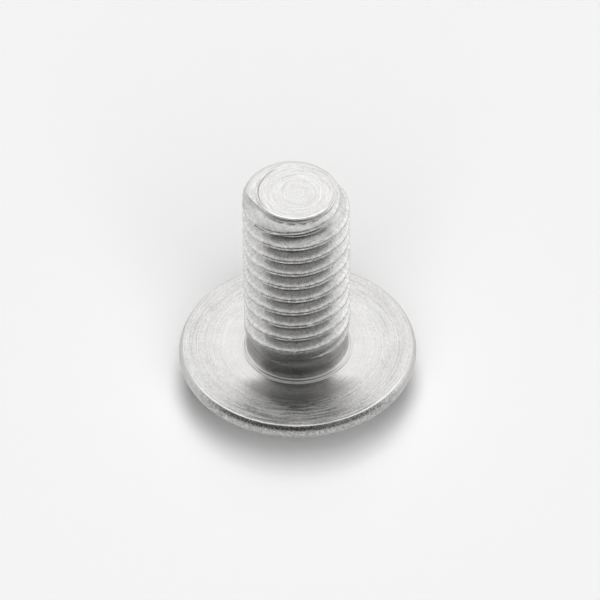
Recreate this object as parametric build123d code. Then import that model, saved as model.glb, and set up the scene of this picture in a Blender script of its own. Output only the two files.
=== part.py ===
"""Flanged button head screw, M6 x 1 x 12, turned and threaded from one piece of stainless steel.

Millimetres. The screw stands on the flat crown of its head: the origin is the centre of that
crown, and +Z runs up the shank to the tip.
"""
from math import acos, atan2, ceil, cos, degrees, hypot, radians, sin, tan
import os

from build123d import *

# head
head_height = 3.2  # crown to bearing face
crown_diameter = 6.0  # the flat that the head stands on
dome_diameter = 9.6  # foot of the dome, on the flange's flat back

# flange
flange_diameter = 13.2  # over the widest part of the rounded rim
rim_radius = 0.58  # the rim's swelling, seen in section
rim_face_inset = 0.25  # the bearing face's sharp edge lies this far inside the widest part

# hexagon socket
socket_across_flats = 4.05
socket_depth = 2.1  # depth of the full hexagon
socket_cone_depth = 0.35  # shallow point left by the punch
socket_lead_in = 0.12  # how far the mouth's bevel reaches past the corners

# shank
shank_length = 11.85  # bearing face to tip, 12 nominal
neck_diameter = 5.5  # plain stretch under the head
fillet_width = 0.3  # under-head fillet, measured along the bearing face
fillet_height = 0.6  # and up the neck
neck_length = 1.35  # bearing face to the start of the thread's shoulder
shoulder_length = 0.35  # cone from the neck out to the thread's crest
tip_rounding = 0.75  # from the crest in to the flat end, cut as two bevels

# thread, right hand
thread_diameter = 5.92  # over the crests
thread_pitch = 1.0
thread_half_angle = 30.0  # degrees, half of the groove's angle
root_flat_share = 0.25  # groove's floor, as a share of the pitch
crest_flat_share = 0.125  # land left between two turns
groove_start_height = 1.61  # middle of the groove's lower end, above the bearing face
groove_start_angle = 227.0  # degrees round from +X

# The groove's cutter stands this far proud of the crests, so that it leaves no skin.
cutter_overrun = 0.04

bearing_z = head_height
tip_z = bearing_z + shank_length
thread_radius = thread_diameter / 2
flank = tan(radians(thread_half_angle))
thread_depth = thread_pitch * (1 - root_flat_share - crest_flat_share) / 2 / flank
root_radius = thread_radius - thread_depth


def rim_arc():
    """The rim's round in half section, from the flange's back up to the bearing face's edge."""
    widest = flange_diameter / 2
    sweep_angle = degrees(acos(1 - rim_face_inset / rim_radius))
    half_thickness = rim_radius * sin(radians(sweep_angle))
    centre = (widest - rim_radius, bearing_z - half_thickness)
    return CenterArc(centre, rim_radius, -sweep_angle, 2 * sweep_angle)


def dome_arc(foot):
    """The dome in half section: part of a sphere centred on the axis, from the crown to its foot."""
    crown = crown_diameter / 2
    centre_z = (foot.X**2 - crown**2 + foot.Y**2) / (2 * foot.Y)
    crown_angle = degrees(atan2(-centre_z, crown))
    foot_angle = degrees(atan2(foot.Y - centre_z, foot.X))
    radius = hypot(crown, centre_z)
    return CenterArc((0, centre_z), radius, crown_angle, foot_angle - crown_angle)


def head_outline():
    """Half section of the head: crown, dome, flange's back, rim and bearing face."""
    rim = rim_arc()
    back = rim @ 0
    dome = dome_arc(Vector(dome_diameter / 2, back.Y))
    edges = [
        Line((0, 0), dome @ 0),
        dome,
        Line(dome @ 1, back),
        rim,
        Line(rim @ 1, (0, bearing_z)),
        Line((0, bearing_z), (0, 0)),
    ]
    return make_face(edges)


def shank_outline():
    """Half section of the shank before threading: fillet, neck, shoulder, crest and rounded tip."""
    neck = neck_diameter / 2
    shoulder_z = bearing_z + neck_length
    tip_centre = (thread_radius - tip_rounding, tip_z - tip_rounding)
    tip = CenterArc(tip_centre, tip_rounding, 0, 90)
    fillet_centre = (neck + fillet_width, bearing_z + fillet_height)
    under_head = EllipticalCenterArc(
        fillet_centre, fillet_width, fillet_height, start_angle=180, arc_size=90
    )
    points = [
        under_head @ 0,
        (neck, shoulder_z),
        (thread_radius, shoulder_z + shoulder_length),
        tip @ 0,
        tip @ 0.5,
        tip @ 1,
        (0, tip_z),
        (0, bearing_z),
        under_head @ 1,
    ]
    return make_face([under_head, Polyline(points)])


def blank():
    """The screw before its thread and its socket: one turned body."""
    section = Plane.XZ * (head_outline() + shank_outline())
    return revolve(section, axis=Axis.Z)


def socket():
    """The hexagon socket with the punch's shallow cone and a bevel round its mouth."""
    up = (Align.CENTER, Align.CENTER, Align.MIN)
    flat_radius = socket_across_flats / 2
    corner_radius = flat_radius / cos(radians(30))
    hexagon = extrude(RegularPolygon(corner_radius, 6), socket_depth)
    point = Pos(0, 0, socket_depth) * Cone(flat_radius, 0, socket_cone_depth, align=up)
    mouth_radius = corner_radius + socket_lead_in
    throat_radius = flat_radius - socket_lead_in
    mouth = Cone(mouth_radius, throat_radius, mouth_radius - throat_radius, align=up)
    return hexagon + point + mouth


def groove_turn(start_z):
    """One turn of the thread's groove, as a cutter, from start_z upward."""
    path = Helix(thread_pitch, thread_pitch, thread_radius, center=(0, 0, start_z))
    floor = root_radius - thread_radius
    half_floor = thread_pitch * root_flat_share / 2
    half_mouth = half_floor + (thread_depth + cutter_overrun) * flank
    outline = Polyline(
        (floor, -half_floor),
        (cutter_overrun, -half_mouth),
        (cutter_overrun, half_mouth),
        (floor, half_floor),
        close=True,
    )
    across = Plane(origin=path @ 0, x_dir=(1, 0, 0), z_dir=path % 0)
    turn = sweep(across * make_face(outline), path=path, is_frenet=True)
    return Rot(0, 0, groove_start_angle) * turn


def threaded(body):
    """Cuts the groove turn by turn, from its lower end until it has left the tip."""
    first = bearing_z + groove_start_height
    turns = ceil((tip_z - first) / thread_pitch + 0.5)
    for turn in range(turns):
        body = body - groove_turn(first + turn * thread_pitch)
    return body


screw = threaded(blank() - socket())
screw.label = "screw"
os.makedirs("parts", exist_ok=True)
export_step(screw, "parts/screw.step")
print(f"screw: {screw.volume:.2f} mm3, valid {screw.is_valid}")
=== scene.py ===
"""Looks of the flanged button head screw: its rolled thread, turned flange, rough rim and cut tip.

Lengths are millimetres until a mesh is written; the frame and Blender are in metres.
"""

from math import acos, atan2, ceil, cos, floor, hypot, pi, radians, sin, sqrt, tan

import bmesh
import bpy
from mathutils import Matrix, Vector


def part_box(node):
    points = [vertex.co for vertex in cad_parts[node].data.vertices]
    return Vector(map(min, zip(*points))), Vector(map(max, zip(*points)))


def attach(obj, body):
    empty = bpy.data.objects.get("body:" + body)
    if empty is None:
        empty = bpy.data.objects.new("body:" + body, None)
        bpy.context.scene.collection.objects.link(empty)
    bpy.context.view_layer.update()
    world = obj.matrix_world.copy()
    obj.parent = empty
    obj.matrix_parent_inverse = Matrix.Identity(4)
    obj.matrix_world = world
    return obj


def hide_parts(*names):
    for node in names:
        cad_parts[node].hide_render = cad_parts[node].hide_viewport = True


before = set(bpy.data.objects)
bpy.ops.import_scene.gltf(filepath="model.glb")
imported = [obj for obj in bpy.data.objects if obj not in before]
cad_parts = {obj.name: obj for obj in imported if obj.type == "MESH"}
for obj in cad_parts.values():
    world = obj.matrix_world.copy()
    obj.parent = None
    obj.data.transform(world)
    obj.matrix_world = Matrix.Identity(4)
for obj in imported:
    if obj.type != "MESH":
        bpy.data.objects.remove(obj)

MM = 0.001
MICRON = 0.000001
low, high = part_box("screw")
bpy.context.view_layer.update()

# Sizes of the whole, from the frame.
height = (high.z - low.z) / MM
flange_radius = (high.x - low.x) / 2 / MM

# Head.
shank_length = 11.85
bearing_z = height - shank_length
crown_radius = 3.0
dome_radius = 4.8
rim_radius = 0.58  # the rim's swelling, seen in section
face_inset = 0.25  # from the flange's widest part in to the bearing face's sharp edge
face_radius = flange_radius - face_inset

# How far the head's corners are eased on each side.
edge_round = 0.05
foot_round = 0.10
brow_round = 0.12

# Hexagon socket.
socket_apothem = 4.05 / 2
socket_depth = 2.1
socket_cone_depth = 0.35
socket_lead_in = 0.12

# Shank.
neck_radius = 2.75
fillet_height = 0.6
neck_length = 1.35
shoulder_length = 0.35

# The end's rounding sits off the axis, with a low lip round a shallow dish. The lip is steep at
# the front and the dish is level with it at the back.
end_rounding = 0.75
end_middle = 2.03  # from the axis to the middle of the rounding
end_offset = 0.21  # shift of the whole end towards -X
end_lean = 0.05  # and towards +Y
end_seam = 0.16  # this far below the top, the thread's mesh meets the lip's
dish_radius = 2.1
dish_depth = 0.07
dish_drop = 0.01  # from the top down to the dish's edge
lip_height = 0.10

# Thread, right hand.
crest_radius = 5.92 / 2
pitch = 1.0
root_share = 0.25
crest_share = 0.125
half_angle = 30.0  # half of the groove's angle
groove_start_height = 1.61  # middle of the groove's lower end, above the bearing face
groove_start_angle = 227.0  # degrees round from +X

# Mesh: columns round the axis, and rows up each turn of the thread, closest at the crest.
columns = 192
rows_per_turn = 30
crest_crowding = 0.30
corner_crowding = 0.45
face_rows = (4.2, 5.3)  # distances from the axis of the rows across the bearing face
rim_steps = 28
dome_steps = 14
easing_steps = 4
weld = 0.0006  # points closer than this become one
sharp_angle = 38.0  # edges that bend more than this stay sharp


# ---------------------------------------------------------------- node trees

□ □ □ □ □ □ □

What is expected:
Please write out exactly the lines from the start of the data through the line that contains "dome_diameter = 9.6", both ends included, and nothing else.

Expected answer:
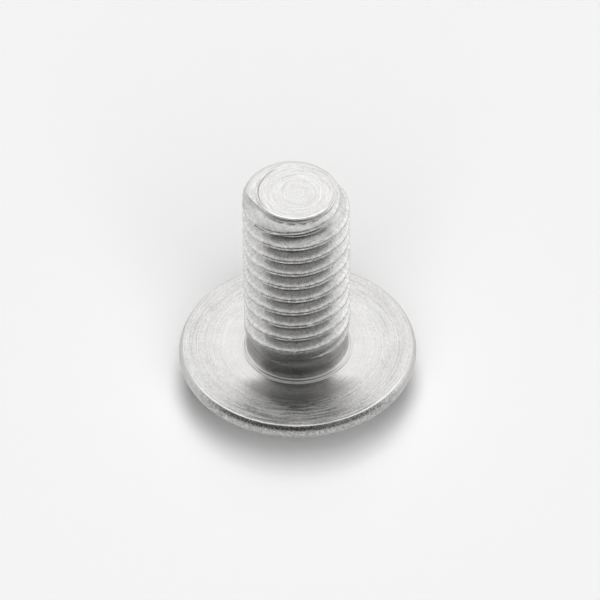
Recreate this object as parametric build123d code. Then import that model, saved as model.glb, and set up the scene of this picture in a Blender script of its own. Output only the two files.
=== part.py ===
"""Flanged button head screw, M6 x 1 x 12, turned and threaded from one piece of stainless steel.

Millimetres. The screw stands on the flat crown of its head: the origin is the centre of that
crown, and +Z runs up the shank to the tip.
"""
from math import acos, atan2, ceil, cos, degrees, hypot, radians, sin, tan
import os

from build123d import *

# head
head_height = 3.2  # crown to bearing face
crown_diameter = 6.0  # the flat that the head stands on
dome_diameter = 9.6  # foot of the dome, on the flange's flat back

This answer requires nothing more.